>>>

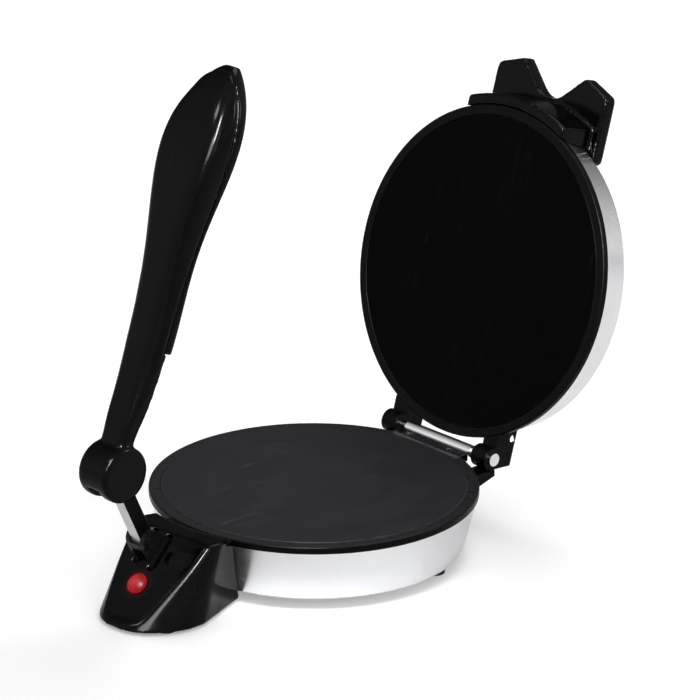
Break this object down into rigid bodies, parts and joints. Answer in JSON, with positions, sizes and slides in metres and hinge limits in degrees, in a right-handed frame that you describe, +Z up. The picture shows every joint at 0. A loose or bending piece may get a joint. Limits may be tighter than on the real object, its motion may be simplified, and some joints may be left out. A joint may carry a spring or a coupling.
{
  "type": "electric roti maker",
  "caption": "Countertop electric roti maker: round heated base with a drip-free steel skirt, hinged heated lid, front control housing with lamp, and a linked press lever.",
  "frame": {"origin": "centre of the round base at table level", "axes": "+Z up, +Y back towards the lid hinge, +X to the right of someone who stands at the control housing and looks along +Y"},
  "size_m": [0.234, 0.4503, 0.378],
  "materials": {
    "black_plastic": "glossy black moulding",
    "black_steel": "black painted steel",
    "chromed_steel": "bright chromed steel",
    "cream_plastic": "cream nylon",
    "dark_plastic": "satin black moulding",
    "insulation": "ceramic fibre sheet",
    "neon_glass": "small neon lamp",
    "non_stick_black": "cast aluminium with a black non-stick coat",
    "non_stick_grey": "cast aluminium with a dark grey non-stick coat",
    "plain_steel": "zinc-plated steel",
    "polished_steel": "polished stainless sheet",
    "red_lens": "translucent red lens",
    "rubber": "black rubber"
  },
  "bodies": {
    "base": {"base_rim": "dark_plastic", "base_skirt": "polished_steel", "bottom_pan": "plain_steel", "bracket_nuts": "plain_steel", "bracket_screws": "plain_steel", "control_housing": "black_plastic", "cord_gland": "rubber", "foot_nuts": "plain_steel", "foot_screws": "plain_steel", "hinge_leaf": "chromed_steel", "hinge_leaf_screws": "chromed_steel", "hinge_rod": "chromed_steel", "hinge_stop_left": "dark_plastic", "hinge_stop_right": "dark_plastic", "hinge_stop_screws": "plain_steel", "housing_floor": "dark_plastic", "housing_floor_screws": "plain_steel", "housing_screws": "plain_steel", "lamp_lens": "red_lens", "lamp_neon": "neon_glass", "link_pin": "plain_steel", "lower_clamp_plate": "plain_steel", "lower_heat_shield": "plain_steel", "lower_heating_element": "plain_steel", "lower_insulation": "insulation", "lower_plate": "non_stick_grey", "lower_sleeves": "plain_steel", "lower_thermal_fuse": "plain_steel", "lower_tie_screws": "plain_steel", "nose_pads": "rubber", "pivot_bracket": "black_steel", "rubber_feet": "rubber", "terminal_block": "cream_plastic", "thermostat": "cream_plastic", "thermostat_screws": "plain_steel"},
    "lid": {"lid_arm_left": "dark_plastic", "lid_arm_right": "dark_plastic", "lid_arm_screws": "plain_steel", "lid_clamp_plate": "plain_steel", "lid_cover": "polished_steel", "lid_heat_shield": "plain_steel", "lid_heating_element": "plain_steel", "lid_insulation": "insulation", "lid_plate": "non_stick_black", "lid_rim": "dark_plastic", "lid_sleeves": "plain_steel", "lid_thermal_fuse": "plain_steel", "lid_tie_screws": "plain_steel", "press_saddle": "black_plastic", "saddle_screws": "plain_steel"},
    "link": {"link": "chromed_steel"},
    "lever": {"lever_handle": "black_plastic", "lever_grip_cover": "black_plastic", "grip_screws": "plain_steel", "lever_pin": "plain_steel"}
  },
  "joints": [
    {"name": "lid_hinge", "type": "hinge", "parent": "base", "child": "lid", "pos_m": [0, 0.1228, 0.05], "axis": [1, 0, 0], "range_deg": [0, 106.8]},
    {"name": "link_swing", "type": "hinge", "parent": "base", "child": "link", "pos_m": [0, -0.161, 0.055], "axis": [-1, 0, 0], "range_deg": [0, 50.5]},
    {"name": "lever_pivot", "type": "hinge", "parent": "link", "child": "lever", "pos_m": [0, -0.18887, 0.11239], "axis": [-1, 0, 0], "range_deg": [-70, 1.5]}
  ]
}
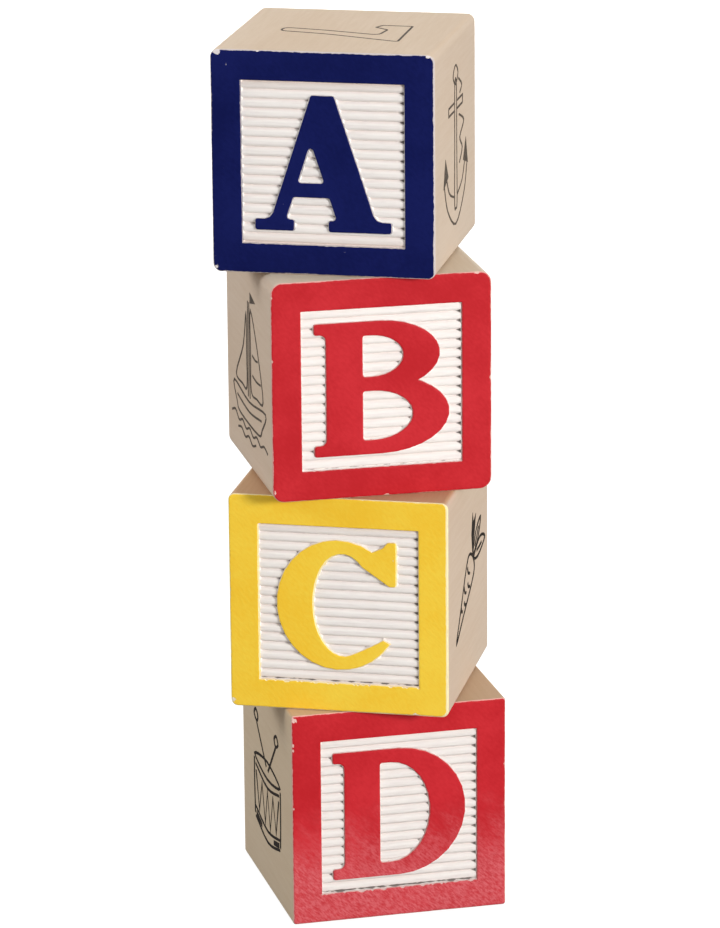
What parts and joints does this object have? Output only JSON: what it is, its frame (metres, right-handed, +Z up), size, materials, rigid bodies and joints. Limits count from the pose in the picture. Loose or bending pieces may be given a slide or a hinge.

<<<
>>>

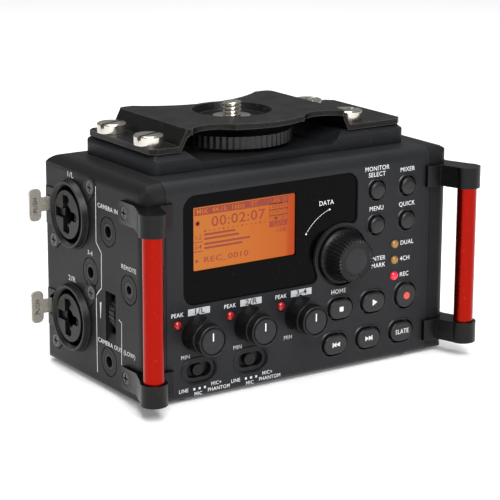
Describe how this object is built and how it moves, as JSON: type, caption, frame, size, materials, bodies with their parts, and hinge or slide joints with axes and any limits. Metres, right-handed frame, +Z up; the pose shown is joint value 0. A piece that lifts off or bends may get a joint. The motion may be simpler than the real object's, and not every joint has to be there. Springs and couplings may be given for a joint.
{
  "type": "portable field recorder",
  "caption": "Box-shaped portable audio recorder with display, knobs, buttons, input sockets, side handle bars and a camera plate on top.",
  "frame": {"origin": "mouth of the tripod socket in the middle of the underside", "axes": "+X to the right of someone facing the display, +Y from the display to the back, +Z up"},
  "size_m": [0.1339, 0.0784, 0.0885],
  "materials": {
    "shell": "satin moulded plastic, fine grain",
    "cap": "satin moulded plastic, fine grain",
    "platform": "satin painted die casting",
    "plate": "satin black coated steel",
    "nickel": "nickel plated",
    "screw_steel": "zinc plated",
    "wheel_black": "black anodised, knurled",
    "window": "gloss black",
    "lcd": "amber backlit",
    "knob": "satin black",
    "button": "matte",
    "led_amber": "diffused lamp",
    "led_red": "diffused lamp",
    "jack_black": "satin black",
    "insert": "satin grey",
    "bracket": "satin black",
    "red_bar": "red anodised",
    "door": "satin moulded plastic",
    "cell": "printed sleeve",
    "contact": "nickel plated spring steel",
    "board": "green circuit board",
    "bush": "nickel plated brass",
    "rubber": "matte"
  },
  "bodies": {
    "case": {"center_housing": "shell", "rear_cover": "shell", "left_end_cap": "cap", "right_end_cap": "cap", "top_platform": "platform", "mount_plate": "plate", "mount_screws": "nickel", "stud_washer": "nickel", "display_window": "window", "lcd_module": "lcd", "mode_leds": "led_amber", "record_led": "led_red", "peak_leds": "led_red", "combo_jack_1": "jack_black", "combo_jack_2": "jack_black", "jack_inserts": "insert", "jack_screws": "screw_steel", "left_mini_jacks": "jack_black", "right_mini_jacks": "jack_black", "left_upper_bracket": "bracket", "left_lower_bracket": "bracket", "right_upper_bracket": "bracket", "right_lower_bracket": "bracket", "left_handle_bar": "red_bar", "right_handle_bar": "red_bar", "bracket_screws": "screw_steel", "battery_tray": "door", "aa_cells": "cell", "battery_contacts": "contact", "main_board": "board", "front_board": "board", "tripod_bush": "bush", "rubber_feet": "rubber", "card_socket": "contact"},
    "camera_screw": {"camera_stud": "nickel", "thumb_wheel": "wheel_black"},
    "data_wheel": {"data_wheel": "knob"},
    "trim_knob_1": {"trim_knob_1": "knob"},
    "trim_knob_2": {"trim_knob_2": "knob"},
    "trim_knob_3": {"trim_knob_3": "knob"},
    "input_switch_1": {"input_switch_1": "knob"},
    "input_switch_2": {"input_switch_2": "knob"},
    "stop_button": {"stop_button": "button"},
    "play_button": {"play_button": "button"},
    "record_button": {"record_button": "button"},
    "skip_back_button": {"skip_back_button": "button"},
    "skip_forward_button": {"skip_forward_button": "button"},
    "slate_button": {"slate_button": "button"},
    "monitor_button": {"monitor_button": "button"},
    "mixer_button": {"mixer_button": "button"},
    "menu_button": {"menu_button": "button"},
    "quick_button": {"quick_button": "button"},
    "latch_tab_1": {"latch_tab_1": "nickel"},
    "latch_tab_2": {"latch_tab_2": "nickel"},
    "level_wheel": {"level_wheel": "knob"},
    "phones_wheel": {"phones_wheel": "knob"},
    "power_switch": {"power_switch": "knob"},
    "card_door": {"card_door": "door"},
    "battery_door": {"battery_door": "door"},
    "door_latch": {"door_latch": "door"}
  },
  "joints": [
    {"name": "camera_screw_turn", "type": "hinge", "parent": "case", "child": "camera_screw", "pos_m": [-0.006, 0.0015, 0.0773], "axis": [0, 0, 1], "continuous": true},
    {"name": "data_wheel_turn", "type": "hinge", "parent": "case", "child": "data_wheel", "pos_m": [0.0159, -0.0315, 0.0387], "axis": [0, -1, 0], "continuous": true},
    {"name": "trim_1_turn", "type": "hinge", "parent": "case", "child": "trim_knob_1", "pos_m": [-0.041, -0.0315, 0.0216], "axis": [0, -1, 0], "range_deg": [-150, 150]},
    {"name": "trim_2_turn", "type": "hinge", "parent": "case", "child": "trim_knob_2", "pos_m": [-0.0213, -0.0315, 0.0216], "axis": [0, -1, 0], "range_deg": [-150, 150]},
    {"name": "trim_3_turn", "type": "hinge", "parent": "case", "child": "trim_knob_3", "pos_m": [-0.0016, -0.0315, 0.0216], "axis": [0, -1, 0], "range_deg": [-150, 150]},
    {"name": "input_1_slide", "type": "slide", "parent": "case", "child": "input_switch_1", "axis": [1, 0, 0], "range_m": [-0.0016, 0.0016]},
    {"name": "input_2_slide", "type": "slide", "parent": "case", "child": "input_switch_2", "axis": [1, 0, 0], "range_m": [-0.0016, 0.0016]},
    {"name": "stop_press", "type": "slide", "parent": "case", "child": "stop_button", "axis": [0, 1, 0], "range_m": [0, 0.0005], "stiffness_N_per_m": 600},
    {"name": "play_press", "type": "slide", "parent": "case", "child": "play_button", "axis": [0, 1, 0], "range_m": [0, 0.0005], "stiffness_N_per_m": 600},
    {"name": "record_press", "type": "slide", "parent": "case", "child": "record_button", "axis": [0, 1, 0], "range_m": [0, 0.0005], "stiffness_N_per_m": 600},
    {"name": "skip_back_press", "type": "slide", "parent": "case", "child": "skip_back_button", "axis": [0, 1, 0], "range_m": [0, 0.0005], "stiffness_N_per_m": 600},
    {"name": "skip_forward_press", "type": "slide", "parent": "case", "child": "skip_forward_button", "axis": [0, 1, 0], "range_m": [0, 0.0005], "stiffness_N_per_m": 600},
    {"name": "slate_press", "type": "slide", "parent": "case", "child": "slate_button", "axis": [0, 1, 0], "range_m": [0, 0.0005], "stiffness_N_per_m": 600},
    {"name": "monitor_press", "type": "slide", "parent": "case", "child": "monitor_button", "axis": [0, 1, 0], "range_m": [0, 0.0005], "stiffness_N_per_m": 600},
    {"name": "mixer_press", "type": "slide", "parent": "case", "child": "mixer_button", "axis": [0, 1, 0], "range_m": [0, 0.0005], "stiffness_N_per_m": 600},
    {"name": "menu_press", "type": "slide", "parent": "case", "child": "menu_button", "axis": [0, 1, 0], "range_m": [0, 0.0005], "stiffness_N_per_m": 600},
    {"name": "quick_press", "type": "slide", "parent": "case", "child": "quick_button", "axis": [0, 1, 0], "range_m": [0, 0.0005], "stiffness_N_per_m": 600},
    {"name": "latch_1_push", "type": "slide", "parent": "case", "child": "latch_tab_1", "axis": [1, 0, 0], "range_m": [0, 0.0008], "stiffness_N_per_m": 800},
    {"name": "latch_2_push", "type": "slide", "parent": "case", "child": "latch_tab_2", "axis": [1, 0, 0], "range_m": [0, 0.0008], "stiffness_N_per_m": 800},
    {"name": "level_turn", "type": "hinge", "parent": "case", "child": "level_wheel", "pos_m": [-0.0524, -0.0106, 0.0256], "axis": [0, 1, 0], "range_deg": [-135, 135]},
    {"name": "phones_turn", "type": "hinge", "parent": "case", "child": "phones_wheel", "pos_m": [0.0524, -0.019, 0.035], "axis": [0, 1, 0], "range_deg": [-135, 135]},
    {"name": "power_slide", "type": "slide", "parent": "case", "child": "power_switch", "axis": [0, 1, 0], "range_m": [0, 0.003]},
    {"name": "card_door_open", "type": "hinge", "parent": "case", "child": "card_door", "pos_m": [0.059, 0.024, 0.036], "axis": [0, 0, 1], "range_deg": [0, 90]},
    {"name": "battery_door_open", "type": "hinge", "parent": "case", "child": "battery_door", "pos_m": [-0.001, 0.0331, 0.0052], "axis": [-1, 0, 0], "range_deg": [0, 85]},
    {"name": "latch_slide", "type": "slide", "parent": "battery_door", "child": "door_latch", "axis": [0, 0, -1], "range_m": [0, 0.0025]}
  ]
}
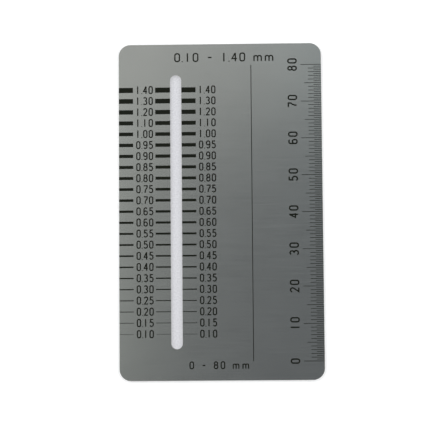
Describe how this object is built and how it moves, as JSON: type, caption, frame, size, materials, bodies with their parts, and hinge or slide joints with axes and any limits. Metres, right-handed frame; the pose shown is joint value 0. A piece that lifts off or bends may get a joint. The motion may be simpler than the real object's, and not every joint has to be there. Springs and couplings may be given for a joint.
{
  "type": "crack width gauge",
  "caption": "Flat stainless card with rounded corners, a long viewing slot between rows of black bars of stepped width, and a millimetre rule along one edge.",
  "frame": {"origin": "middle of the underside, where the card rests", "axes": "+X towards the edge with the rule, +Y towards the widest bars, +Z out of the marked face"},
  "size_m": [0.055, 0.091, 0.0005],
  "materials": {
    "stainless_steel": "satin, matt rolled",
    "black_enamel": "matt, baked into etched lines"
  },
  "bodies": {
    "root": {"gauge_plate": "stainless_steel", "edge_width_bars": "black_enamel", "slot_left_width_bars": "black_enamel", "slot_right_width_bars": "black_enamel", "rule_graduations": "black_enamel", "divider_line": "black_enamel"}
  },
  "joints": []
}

<<<
>>>

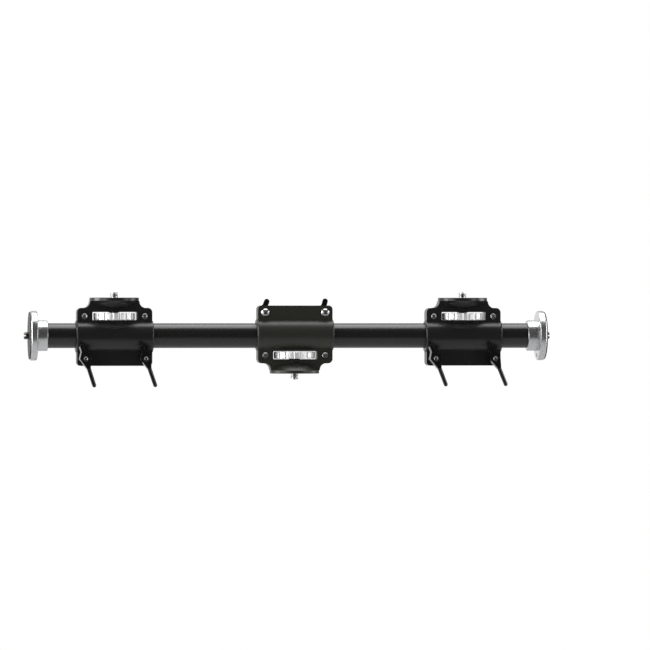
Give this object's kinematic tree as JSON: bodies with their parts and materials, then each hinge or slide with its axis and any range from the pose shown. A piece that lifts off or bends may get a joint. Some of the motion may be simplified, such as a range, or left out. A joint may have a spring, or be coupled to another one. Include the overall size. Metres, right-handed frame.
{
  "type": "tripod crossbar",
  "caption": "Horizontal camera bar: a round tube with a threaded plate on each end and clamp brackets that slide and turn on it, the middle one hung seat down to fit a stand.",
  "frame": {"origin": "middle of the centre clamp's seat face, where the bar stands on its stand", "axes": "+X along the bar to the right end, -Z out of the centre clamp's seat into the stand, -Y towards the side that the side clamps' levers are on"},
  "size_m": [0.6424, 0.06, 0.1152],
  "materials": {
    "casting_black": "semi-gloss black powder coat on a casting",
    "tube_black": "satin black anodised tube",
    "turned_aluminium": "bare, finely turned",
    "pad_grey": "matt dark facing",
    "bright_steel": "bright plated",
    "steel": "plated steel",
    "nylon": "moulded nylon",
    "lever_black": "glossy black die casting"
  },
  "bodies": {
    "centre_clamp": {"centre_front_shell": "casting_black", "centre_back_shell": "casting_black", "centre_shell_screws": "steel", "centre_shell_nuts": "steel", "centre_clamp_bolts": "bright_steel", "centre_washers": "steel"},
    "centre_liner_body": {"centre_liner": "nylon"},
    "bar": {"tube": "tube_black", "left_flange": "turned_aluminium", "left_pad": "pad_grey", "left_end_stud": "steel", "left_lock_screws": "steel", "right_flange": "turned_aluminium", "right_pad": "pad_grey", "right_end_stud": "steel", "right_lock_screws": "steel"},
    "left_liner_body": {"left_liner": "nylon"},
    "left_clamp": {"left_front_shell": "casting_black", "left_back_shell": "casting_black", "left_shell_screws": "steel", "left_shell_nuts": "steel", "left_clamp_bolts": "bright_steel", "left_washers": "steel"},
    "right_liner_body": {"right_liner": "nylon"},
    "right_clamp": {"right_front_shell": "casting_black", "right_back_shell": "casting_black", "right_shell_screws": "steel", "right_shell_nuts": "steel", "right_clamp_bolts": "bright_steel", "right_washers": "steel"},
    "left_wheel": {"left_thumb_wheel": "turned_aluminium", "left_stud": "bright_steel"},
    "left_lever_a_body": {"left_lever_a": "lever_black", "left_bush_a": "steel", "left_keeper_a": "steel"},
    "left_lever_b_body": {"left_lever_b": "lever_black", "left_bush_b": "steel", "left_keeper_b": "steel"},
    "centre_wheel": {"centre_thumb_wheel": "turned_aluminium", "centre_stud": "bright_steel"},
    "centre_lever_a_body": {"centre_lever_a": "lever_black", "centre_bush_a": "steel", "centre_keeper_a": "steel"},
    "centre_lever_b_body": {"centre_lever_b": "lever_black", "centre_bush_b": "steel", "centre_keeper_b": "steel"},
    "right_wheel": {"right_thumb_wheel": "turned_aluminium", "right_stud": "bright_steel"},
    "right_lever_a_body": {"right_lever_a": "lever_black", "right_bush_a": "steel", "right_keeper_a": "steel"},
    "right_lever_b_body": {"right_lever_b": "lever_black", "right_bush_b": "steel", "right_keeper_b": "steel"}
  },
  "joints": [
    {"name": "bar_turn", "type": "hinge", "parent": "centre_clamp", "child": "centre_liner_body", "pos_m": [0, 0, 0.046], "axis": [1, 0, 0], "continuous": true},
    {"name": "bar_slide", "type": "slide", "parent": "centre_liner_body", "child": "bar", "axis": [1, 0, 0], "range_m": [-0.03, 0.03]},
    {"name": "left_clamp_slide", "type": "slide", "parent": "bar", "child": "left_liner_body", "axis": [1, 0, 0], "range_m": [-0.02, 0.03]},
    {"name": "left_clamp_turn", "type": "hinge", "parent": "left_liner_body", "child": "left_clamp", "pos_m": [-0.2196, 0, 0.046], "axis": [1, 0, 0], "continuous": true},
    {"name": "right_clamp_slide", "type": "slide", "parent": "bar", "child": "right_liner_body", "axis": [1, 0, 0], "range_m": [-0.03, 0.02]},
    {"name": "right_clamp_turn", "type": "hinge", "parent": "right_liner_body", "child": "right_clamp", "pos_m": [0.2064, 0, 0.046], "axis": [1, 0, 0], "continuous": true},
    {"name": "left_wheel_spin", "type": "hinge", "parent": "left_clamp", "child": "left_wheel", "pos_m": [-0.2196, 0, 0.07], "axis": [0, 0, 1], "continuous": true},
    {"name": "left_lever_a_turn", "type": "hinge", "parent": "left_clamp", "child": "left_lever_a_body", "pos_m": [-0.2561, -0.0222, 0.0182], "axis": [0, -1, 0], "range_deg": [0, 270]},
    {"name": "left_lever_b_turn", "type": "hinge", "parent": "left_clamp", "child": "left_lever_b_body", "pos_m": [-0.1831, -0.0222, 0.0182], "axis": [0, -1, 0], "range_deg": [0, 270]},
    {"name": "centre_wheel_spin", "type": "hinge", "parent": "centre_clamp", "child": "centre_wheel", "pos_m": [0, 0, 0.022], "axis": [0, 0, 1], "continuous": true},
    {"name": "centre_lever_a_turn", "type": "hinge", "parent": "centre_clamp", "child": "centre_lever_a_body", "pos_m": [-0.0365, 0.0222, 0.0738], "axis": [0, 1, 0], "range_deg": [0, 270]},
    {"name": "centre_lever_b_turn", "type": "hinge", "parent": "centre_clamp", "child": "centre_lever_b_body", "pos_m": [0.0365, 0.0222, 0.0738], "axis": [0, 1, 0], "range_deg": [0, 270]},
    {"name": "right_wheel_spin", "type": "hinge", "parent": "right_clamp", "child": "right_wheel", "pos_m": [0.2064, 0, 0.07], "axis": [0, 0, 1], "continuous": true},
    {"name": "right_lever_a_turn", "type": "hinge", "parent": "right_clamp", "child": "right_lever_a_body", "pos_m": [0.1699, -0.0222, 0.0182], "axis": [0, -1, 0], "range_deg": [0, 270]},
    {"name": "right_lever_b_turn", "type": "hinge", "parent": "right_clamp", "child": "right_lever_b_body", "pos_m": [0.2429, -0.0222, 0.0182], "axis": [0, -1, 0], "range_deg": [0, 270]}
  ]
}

<<<

Find the word "from" and list each line it appears in.

ANSWER FOR THE TASK:
What parts and joints does this object have? Output only JSON: what it is, its frame (metres, right-handed, +Z up), size, materials, rigid bodies and joints. Limits count from the pose in the picture. Loose or bending pieces may be given a slide or a hinge.
  "frame": {"origin": "mouth of the tripod socket in the middle of the underside", "axes": "+X to the right of someone facing the display, +Y from the display to the back, +Z up"},
Give this object's kinematic tree as JSON: bodies with their parts and materials, then each hinge or slide with its axis and any range from the pose shown. A piece that lifts off or bends may get a joint. Some of the motion may be simplified, such as a range, or left out. A joint may have a spring, or be coupled to another one. Include the overall size. Metres, right-handed frame.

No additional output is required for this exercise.